A nine piece band! On the Albert stage! Oooer!





It's going to be a big night of ska, punk and dance with the fabulous 9 piece NEW TOWN KINGS Ska/Reggae band slamming down the dancefloor-filling beats - plus a special appearance by hip-hop/grimestar JAMES PYKE - backed by DJs all night! Yeah!

LIVE ONSTAGE:

NEW TOWN KINGS
Since 2006 New Town Kings have been rocking venues and festivals across the UK and Europe with their own brand of Ska, Rock-steady and Reggae. Their fun, fast and uplifting shows have made them firm favourites on the circuit and big things are expected of their new album.

JAMES PYKE
James Pyke is mayhem live! One of London's wildest grime and hip hop performers, and fresh of the stage in the lead role in London Urban Collective's Purgatory Hipopera, he'll get the whole place bouncing off the walls in no time.
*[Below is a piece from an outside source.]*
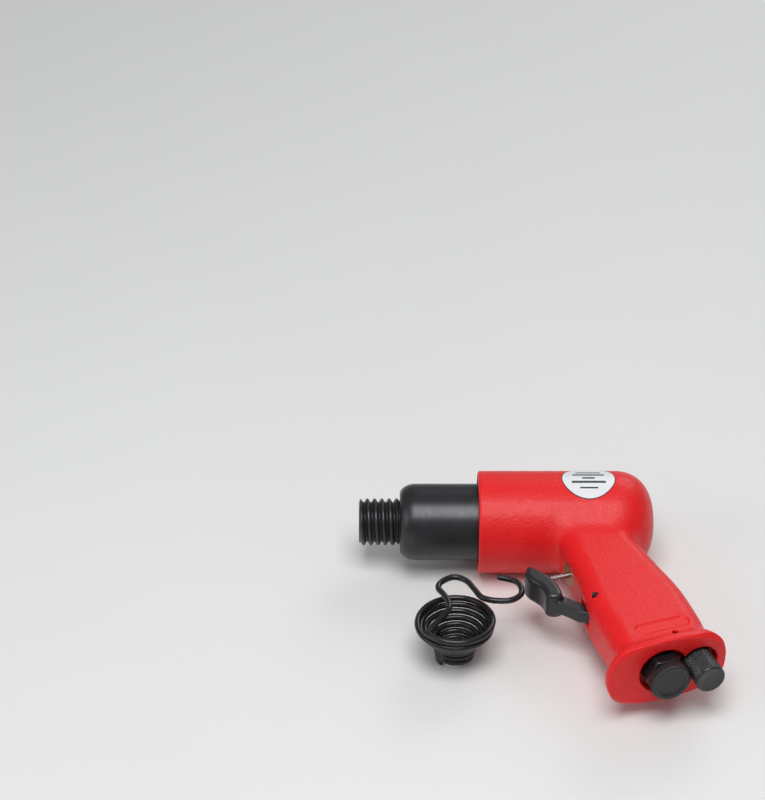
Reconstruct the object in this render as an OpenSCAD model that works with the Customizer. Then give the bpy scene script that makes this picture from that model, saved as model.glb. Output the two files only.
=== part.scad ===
// Air chisel hammer, 150 mm class, on its side with its chisel retainer spring beside it.
// Millimetres. X runs from the muzzle to the rear, -Y towards the end of the grip, +Z up.
// The origin is the mouth of the chisel socket, on the barrel axis.

/* [Overall] */
// length from muzzle to the back of the housing
tool_length = 150; // [140:1:170]
// diameter of the round housing
housing_d = 52; // [48:0.5:56]
// distance from the barrel axis down the grip to its end face
grip_length = 122.2; // [112:0.5:135]
// angle of the grip behind square to the barrel
grip_rake = 19.4; // [12:0.2:26]
// thickness of the grip between its flat sides
grip_thickness = 29; // [28:0.5:33]

/* [Barrel] */
// diameter of the plain barrel
barrel_d = 39; // [37.5:0.1:40]
// diameter over the nose thread
nose_d = 24; // [22.4:0.1:25]
// pitch of the nose thread
nose_pitch = 3.7; // [3.5:0.1:4]
// diameter of the chisel socket
socket_d = 10.3; // [10:0.05:11]
// depth of the chisel socket
socket_depth = 24; // [20:0.5:28]
// diameter of the piston bore
bore_d = 19.1; // [17:0.1:21]
// length of the piston
piston_length = 28; // [22:0.5:34]

/* [Grip end] */
// length of the oval flange
flange_length = 62; // [58:0.5:66]
// width of the oval flange
flange_width = 36; // [33:0.5:38]
// size across the flats of the inlet hexagon
inlet_hex = 19; // [17:0.5:19]
// diameter of the regulator knob
knob_d = 15; // [12:0.2:15.4]
// length of the regulator knob that stands out of the flange
knob_reach = 14.4; // [10:0.2:20]

/* [Trigger] */
// width of the trigger
trigger_width = 14.4; // [12:0.2:17]
// trigger swing, degrees
trigger_swing = 7; // [4:0.5:8]
// diameter of the throttle stem
stem_d = 3; // [2.5:0.1:4]

/* [Retainer spring] */
// wire diameter
retainer_wire = 3; // [2.6:0.1:3.2]
// radius of the wide turns, to the middle of the wire
retainer_r = 18.5; // [17:0.1:21]

/* [Hidden] */
$fn = 64;
eps = 0.01;
run = 0.05;                 // radial running clearance
gap = 0.3;                  // clearance between separate moving bodies

// housing along the barrel axis
housing_r = housing_d / 2;
housing_front = 60.5;
front_round = 1.2;
dome_reach = 21;            // length of the rounded back
dome_power = 2.4;           // how square the rounded back is
dome_steps = 9;
socket_r = socket_d / 2;
barrel_r = barrel_d / 2;
exhaust_r = barrel_r + 3;   // annular exhaust gap in the front of the housing
exhaust_end = 86;
barrel_end = 100;
valve_r = barrel_r - 1.7;
plate_end = barrel_end + 3;
box_end = plate_end + 13;
washer_end = box_end + 1.2;
chamber_r = 13.5;
chamber_end = tool_length - 13;
bore_r = bore_d / 2;
nose_r = nose_d / 2;

// nose and shoulder of the barrel
nose_end = 20;
nose_turns = 5;
groove_r = nose_pitch * 0.36;
neck_r = nose_r - 1;
shoulder_start = nose_end + 0.8;
shoulder_r0 = 14.4;
shoulder_end = 29;
port_x = 72;
port_r = 2.5;
port_count = 6;

// piston and valve
piston_r = bore_r - run;
piston_x = socket_depth + 2;
piston_ring = 1;            // width of each oil groove
piston_chamfer = 1;
piston_dish = 9;            // depth of the hollow in its back
disc_r = 11 - run;
disc_t = 3.2;
disc_x = plate_end + gap;
disc_pocket = 5.1;          // depth of the pocket the disc shifts in
disc_land = 1.6;            // how far the disc laps over its feed hole
feed_r = 4;
kick_r = 1.3;
kick_circle = 8;
dowel_r = 1.5;
dowel_circle = 14.4;
dowel_x = barrel_end - 5;
dowel_length = 18;

// grip: u runs from its front strap to its back strap, -y runs down it
grip_root = 107.8;          // where the grip axis meets the barrel axis
half_grip = grip_thickness / 2;
grip_corner = 9;
slice_t = 0.4;
// one slice of the grip: distance down, front edge, back edge, extra half thickness
top_slice = [18, -15.5, 19, 0];
neck_slice = [40, -17.4, 21, 0];
finger_slice = [60, -19.5, 23.4, 0];
palm_slice = [78, -22, 25.8, 0.2];
heel_slice = [104, -22.8, 25.6, 0.5];
end_slice = [grip_length - 6.6, -24.5, 25, 0.7];
flange_t = 3.6;
flange_round = 0.8;
flange_end_r = 12.5;        // radius of the narrow ends of the flange
flange_half = flange_length / 2 - flange_end_r;

// throttle, square to the grip axis
throttle_v = 40;
throttle_front = -17.4;
seat_u = 1;
throttle_r = 6;
spring_end_u = 15;
stem_r = stem_d / 2;
stem_tip_u = -38.3;
stem_back_u = 5.4;
guide_end_u = -11;
bush_bore_r = 3.6;
side_port_u = -8;
side_port_r = 2.5;
air_end_v = 12.3;
air_end_u = 10.7;
oring_r = 0.9;
oring_u = -13.6;
seal_r = 4.9;
seal_t = 1.5;
hub_r = 2.3;
head_r = 5;
head_t = 2;
hub_back = 1.4;             // length of the hub behind the head
spring_r = 4;
spring_wire = 0.45;
spring_turns = 4;
spring_steps = 16;          // points in each turn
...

One to watch...

MULTIMEDIA
Original photos, old footage, pop 45 sleeves, and more.

DJS!

We'll also have a full crew of hard-drinking Offline regulars throwing down a top selection of tunes, including:

EDITOR (urban75)
An ale-fuelled onslaught of ska, punk, rock'n'roll, big band, rockabilly, Mrs Mills & Liberace in a floor stomping package proving that drinking'n'DJing can be a perilous trade.

NIPSLA (Falling over studios)
Packing more pop than a Rice Krispies factory, Nipsla's DJ bag is a veritable jumble sale of joy, overflowing with indie, dance, electro and party tunes.

MS. LOPEZ (The Actionettes)
A glorious celebration of 50s, 60s, Motown and obscure dance tunes from the Actionettes' very own Glamour Queen of Vintage Vinyl

More: www.offlineclub.com


----------



## editor (Jul 21, 2011)

A nine piece band with a full brass section! At the Albert!
It's going to be _tight!_


----------



## editor (Jul 22, 2011)

This is tonight! Band onstage around 1115, James Pyke on around 12.15.
Facebook event here: https://www.facebook.com/event.php?eid=104896442942573


----------



## editor (Jul 22, 2011)

Woohoo! This is tonight!


----------



## editor (Jul 22, 2011)

Just soundchecked the band and they sound fucking brilliant! They'll be onstage around 11.15, James Pyke hip-hop/grime on around 1230.


----------



## colacubes (Jul 23, 2011)

I've had to bail early due to an early start tomorrow but it is MEGA busy and loads of fun down there if anyone still wants to pootle down


----------



## Puddy_Tat (Jul 23, 2011)

looks good, but don't think the night buses get quite this far...


----------



## editor (Jul 23, 2011)

That was *ace*!


----------



## editor (Jul 24, 2011)

Some photos here:






http://www.urban75.org/blog/ska-party-night-at-the-brixton-albert-with-the-new-town-kings/


----------



## Onket (Jul 25, 2011)

Fair play to the lad in the Queen t-shirt in the front row!


----------



## editor (Jul 25, 2011)

Onket said:


> Fair play to the lad in the Queen t-shirt in the front row!








I saw the - yah! - _juxtaposition_ and quickly grabbed the shot!

Not proper Queen, though.


----------



## Onket (Jul 25, 2011)

No, not proper at all.

Looks like a great night, I'm sorry to have missed it.


----------



## editor (Jul 25, 2011)

Onket said:


> No, not proper at all.
> 
> Looks like a great night, I'm sorry to have missed it.


The last two Offline nights have been as busy as I can ever remember the place being, and we've had a really a lovely crowd too. I've got a one-off night there on Wednesday with this fab French ska band and then nothing for a month!


----------



## Onket (Jul 25, 2011)

Hopefully I'll be able to get out again once the baby has stopped breastfeeding (no, I'm not the one doing it).


----------